== Excerpted records ==
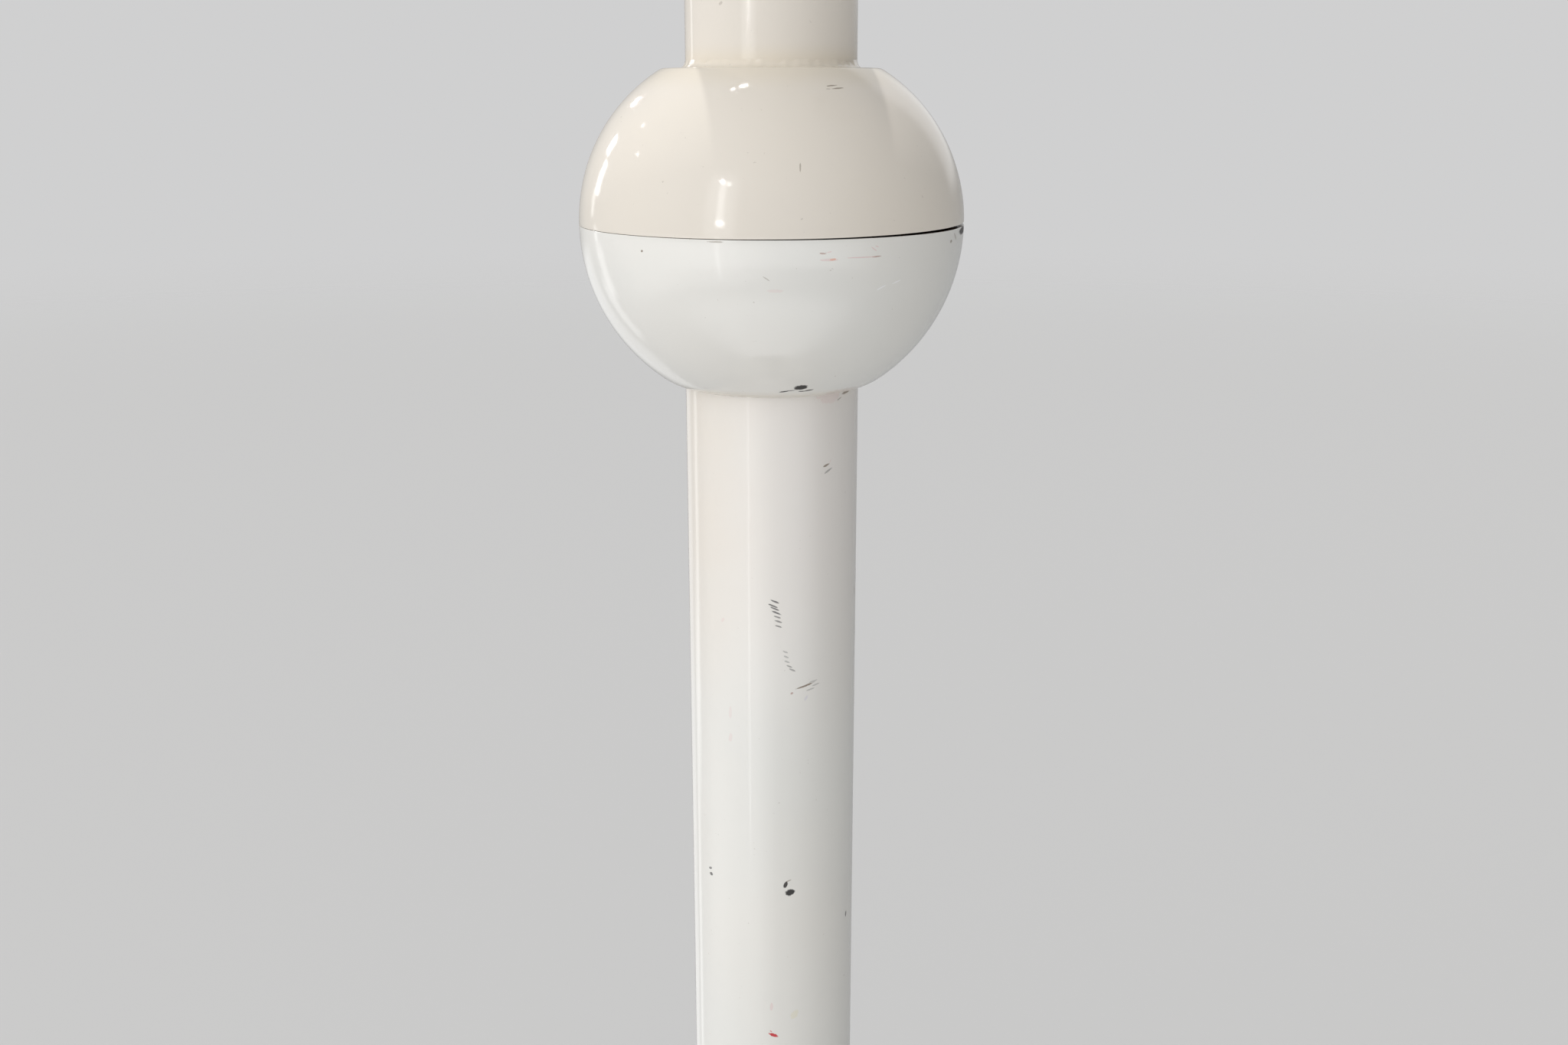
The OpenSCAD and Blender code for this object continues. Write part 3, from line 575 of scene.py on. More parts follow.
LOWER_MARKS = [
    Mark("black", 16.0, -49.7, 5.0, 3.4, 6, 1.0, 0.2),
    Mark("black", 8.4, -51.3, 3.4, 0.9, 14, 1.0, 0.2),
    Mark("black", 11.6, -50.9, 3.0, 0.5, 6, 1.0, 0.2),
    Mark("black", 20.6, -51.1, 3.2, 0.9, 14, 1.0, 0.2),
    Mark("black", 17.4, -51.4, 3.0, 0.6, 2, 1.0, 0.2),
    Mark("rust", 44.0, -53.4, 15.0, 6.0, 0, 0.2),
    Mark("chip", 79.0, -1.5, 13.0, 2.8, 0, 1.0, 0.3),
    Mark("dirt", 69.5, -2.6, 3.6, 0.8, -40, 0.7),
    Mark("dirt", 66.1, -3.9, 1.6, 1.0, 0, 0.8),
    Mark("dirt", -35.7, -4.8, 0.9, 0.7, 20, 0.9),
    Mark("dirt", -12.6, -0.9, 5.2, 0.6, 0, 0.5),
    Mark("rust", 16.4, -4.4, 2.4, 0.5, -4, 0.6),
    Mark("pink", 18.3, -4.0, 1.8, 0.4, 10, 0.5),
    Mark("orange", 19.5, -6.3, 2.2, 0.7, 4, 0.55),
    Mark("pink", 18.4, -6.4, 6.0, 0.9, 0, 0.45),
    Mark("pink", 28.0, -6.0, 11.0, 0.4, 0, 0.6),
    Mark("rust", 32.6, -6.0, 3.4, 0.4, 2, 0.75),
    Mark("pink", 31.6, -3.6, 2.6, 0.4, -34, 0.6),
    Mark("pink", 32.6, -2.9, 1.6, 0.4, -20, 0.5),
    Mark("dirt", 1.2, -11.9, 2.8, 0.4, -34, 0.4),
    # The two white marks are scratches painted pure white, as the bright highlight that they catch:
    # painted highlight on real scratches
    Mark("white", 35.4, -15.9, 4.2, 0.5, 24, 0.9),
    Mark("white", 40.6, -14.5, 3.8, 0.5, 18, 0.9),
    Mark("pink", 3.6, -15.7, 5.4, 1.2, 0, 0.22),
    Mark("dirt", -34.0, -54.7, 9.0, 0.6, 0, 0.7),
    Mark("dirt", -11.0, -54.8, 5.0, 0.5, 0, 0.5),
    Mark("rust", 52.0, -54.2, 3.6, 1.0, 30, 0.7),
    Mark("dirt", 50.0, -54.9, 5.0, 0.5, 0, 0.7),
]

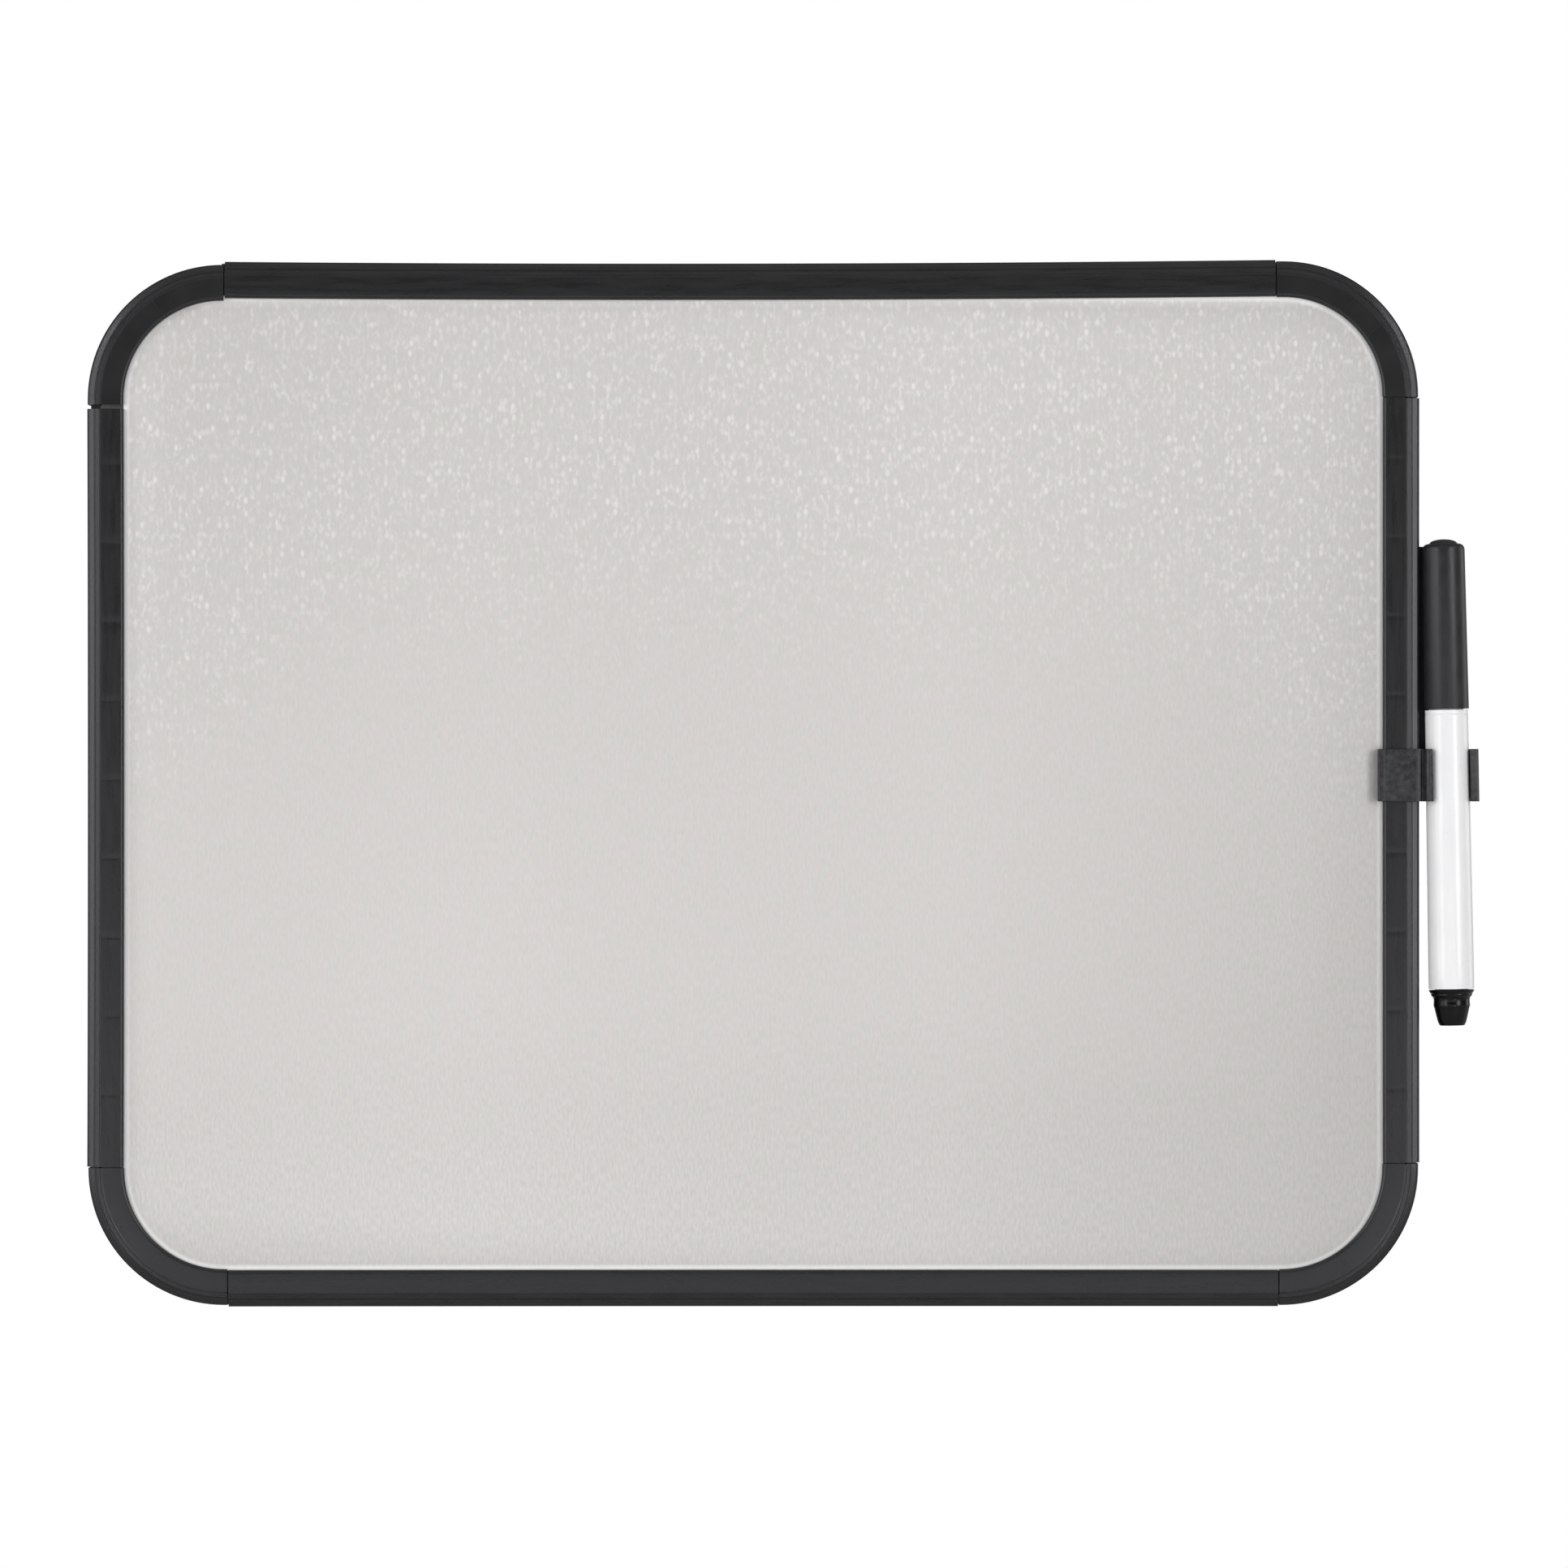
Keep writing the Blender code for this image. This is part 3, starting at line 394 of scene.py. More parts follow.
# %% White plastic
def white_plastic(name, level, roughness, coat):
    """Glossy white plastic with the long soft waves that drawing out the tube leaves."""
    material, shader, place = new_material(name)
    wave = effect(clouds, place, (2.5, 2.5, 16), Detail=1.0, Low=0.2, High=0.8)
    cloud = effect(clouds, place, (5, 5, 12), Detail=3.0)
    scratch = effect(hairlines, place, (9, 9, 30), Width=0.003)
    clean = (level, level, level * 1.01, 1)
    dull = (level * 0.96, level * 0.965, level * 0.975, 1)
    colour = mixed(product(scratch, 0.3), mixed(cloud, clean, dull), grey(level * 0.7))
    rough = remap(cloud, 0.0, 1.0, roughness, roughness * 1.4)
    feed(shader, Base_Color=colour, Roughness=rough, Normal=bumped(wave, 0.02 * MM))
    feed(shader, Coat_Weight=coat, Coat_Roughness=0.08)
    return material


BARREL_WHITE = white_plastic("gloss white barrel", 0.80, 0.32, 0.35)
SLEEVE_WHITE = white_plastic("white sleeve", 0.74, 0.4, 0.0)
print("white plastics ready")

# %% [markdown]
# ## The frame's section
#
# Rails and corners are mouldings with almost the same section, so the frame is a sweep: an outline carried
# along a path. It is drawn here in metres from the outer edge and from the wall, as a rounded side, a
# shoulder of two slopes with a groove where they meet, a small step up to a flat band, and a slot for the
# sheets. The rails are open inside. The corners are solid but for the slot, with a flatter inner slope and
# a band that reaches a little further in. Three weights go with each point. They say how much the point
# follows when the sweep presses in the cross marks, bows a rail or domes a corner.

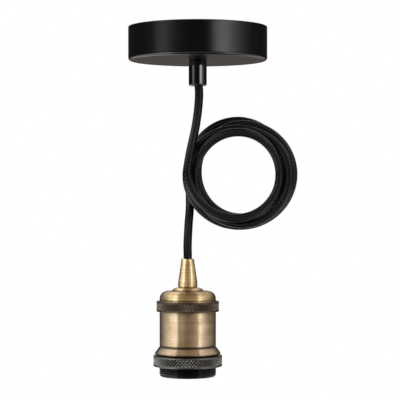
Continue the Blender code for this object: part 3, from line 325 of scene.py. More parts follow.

== Exercise details ==
Every record shown above should be written out again exactly.

== Result for this exercise ==
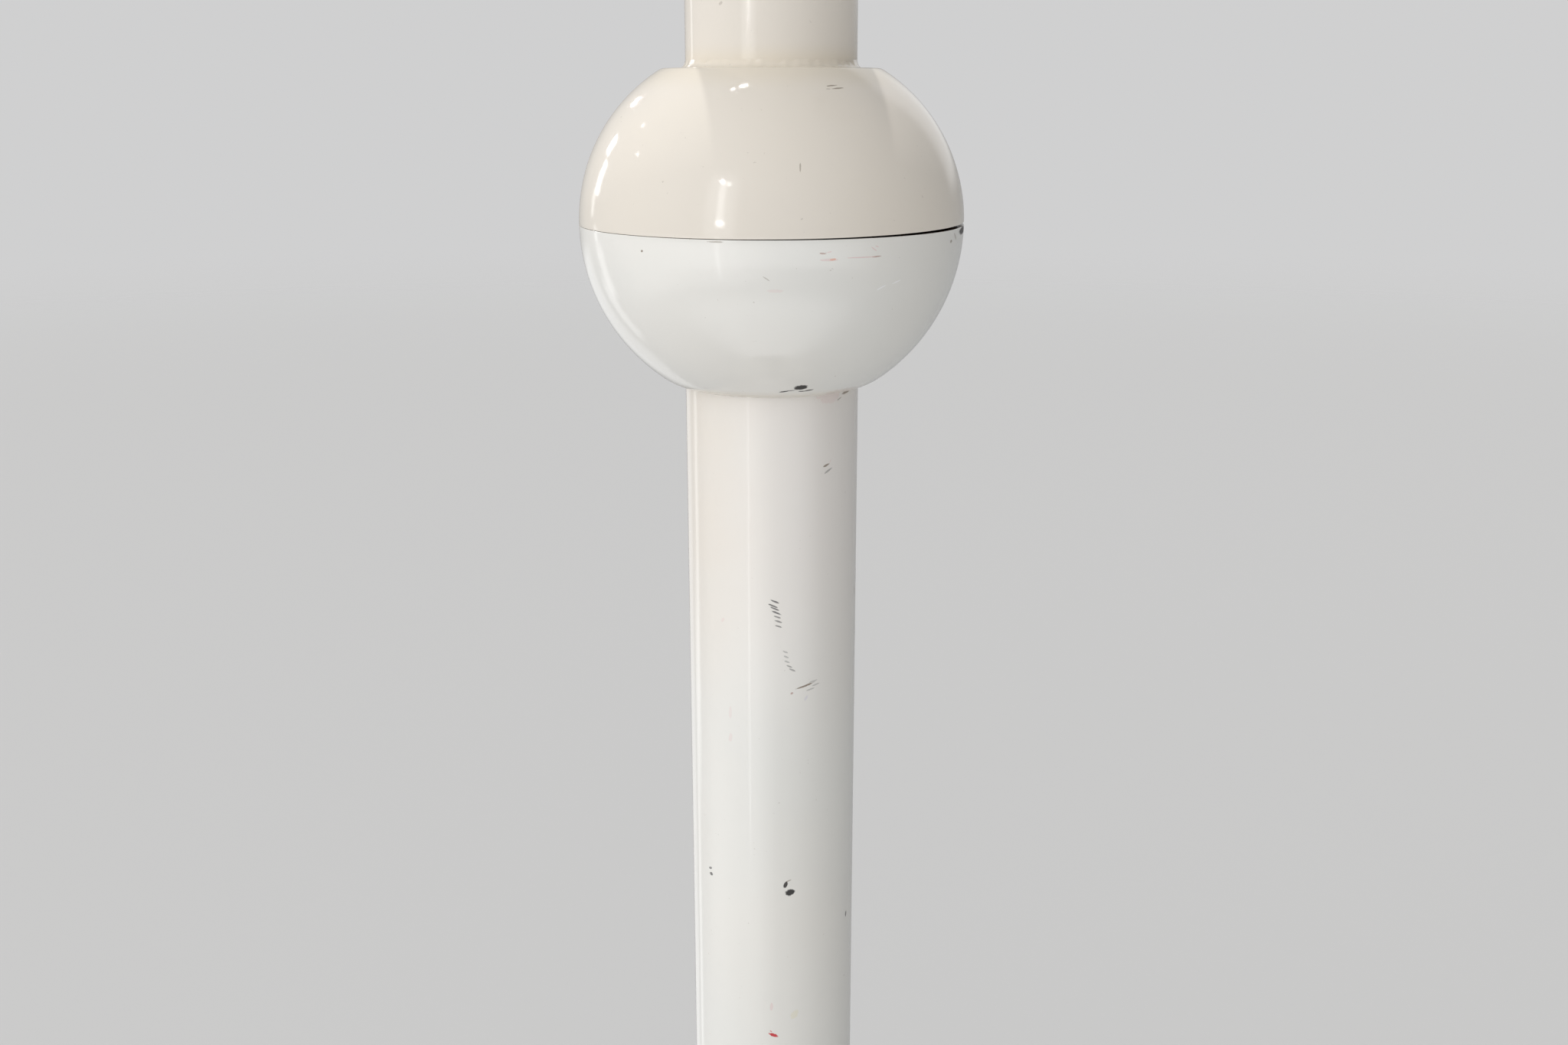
The OpenSCAD and Blender code for this object continues. Write part 3, from line 575 of scene.py on. More parts follow.
LOWER_MARKS = [
    Mark("black", 16.0, -49.7, 5.0, 3.4, 6, 1.0, 0.2),
    Mark("black", 8.4, -51.3, 3.4, 0.9, 14, 1.0, 0.2),
    Mark("black", 11.6, -50.9, 3.0, 0.5, 6, 1.0, 0.2),
    Mark("black", 20.6, -51.1, 3.2, 0.9, 14, 1.0, 0.2),
    Mark("black", 17.4, -51.4, 3.0, 0.6, 2, 1.0, 0.2),
    Mark("rust", 44.0, -53.4, 15.0, 6.0, 0, 0.2),
    Mark("chip", 79.0, -1.5, 13.0, 2.8, 0, 1.0, 0.3),
    Mark("dirt", 69.5, -2.6, 3.6, 0.8, -40, 0.7),
    Mark("dirt", 66.1, -3.9, 1.6, 1.0, 0, 0.8),
    Mark("dirt", -35.7, -4.8, 0.9, 0.7, 20, 0.9),
    Mark("dirt", -12.6, -0.9, 5.2, 0.6, 0, 0.5),
    Mark("rust", 16.4, -4.4, 2.4, 0.5, -4, 0.6),
    Mark("pink", 18.3, -4.0, 1.8, 0.4, 10, 0.5),
    Mark("orange", 19.5, -6.3, 2.2, 0.7, 4, 0.55),
    Mark("pink", 18.4, -6.4, 6.0, 0.9, 0, 0.45),
    Mark("pink", 28.0, -6.0, 11.0, 0.4, 0, 0.6),
    Mark("rust", 32.6, -6.0, 3.4, 0.4, 2, 0.75),
    Mark("pink", 31.6, -3.6, 2.6, 0.4, -34, 0.6),
    Mark("pink", 32.6, -2.9, 1.6, 0.4, -20, 0.5),
    Mark("dirt", 1.2, -11.9, 2.8, 0.4, -34, 0.4),
    # The two white marks are scratches painted pure white, as the bright highlight that they catch:
    # painted highlight on real scratches
    Mark("white", 35.4, -15.9, 4.2, 0.5, 24, 0.9),
    Mark("white", 40.6, -14.5, 3.8, 0.5, 18, 0.9),
    Mark("pink", 3.6, -15.7, 5.4, 1.2, 0, 0.22),
    Mark("dirt", -34.0, -54.7, 9.0, 0.6, 0, 0.7),
    Mark("dirt", -11.0, -54.8, 5.0, 0.5, 0, 0.5),
    Mark("rust", 52.0, -54.2, 3.6, 1.0, 30, 0.7),
    Mark("dirt", 50.0, -54.9, 5.0, 0.5, 0, 0.7),
]

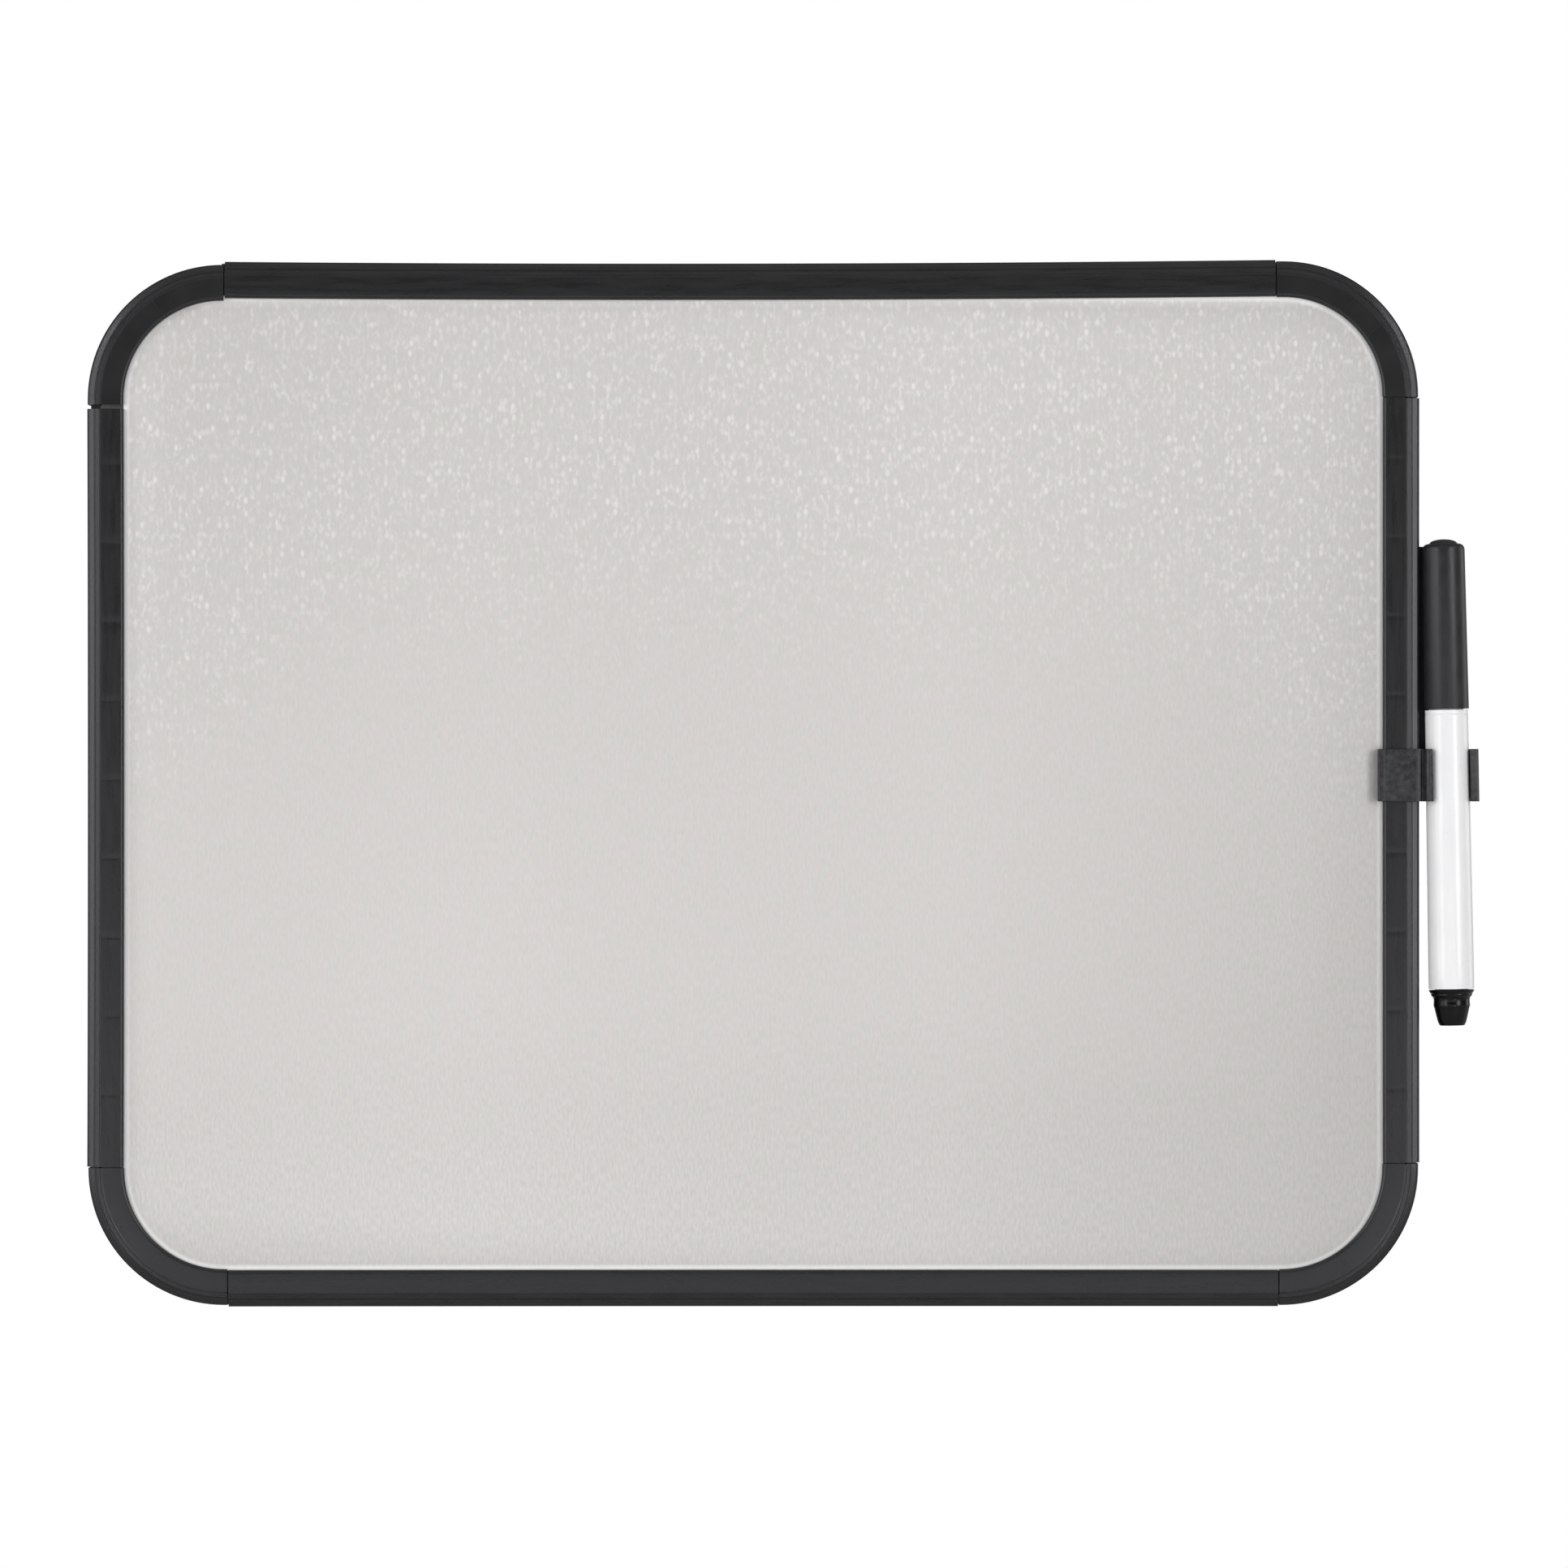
Keep writing the Blender code for this image. This is part 3, starting at line 394 of scene.py. More parts follow.
# %% White plastic
def white_plastic(name, level, roughness, coat):
    """Glossy white plastic with the long soft waves that drawing out the tube leaves."""
    material, shader, place = new_material(name)
    wave = effect(clouds, place, (2.5, 2.5, 16), Detail=1.0, Low=0.2, High=0.8)
    cloud = effect(clouds, place, (5, 5, 12), Detail=3.0)
    scratch = effect(hairlines, place, (9, 9, 30), Width=0.003)
    clean = (level, level, level * 1.01, 1)
    dull = (level * 0.96, level * 0.965, level * 0.975, 1)
    colour = mixed(product(scratch, 0.3), mixed(cloud, clean, dull), grey(level * 0.7))
    rough = remap(cloud, 0.0, 1.0, roughness, roughness * 1.4)
    feed(shader, Base_Color=colour, Roughness=rough, Normal=bumped(wave, 0.02 * MM))
    feed(shader, Coat_Weight=coat, Coat_Roughness=0.08)
    return material


BARREL_WHITE = white_plastic("gloss white barrel", 0.80, 0.32, 0.35)
SLEEVE_WHITE = white_plastic("white sleeve", 0.74, 0.4, 0.0)
print("white plastics ready")

# %% [markdown]
# ## The frame's section
#
# Rails and corners are mouldings with almost the same section, so the frame is a sweep: an outline carried
# along a path. It is drawn here in metres from the outer edge and from the wall, as a rounded side, a
# shoulder of two slopes with a groove where they meet, a small step up to a flat band, and a slot for the
# sheets. The rails are open inside. The corners are solid but for the slot, with a flatter inner slope and
# a band that reaches a little further in. Three weights go with each point. They say how much the point
# follows when the sweep presses in the cross marks, bows a rail or domes a corner.

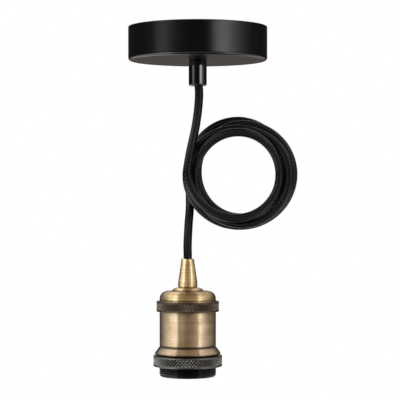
Continue the Blender code for this object: part 3, from line 325 of scene.py. More parts follow.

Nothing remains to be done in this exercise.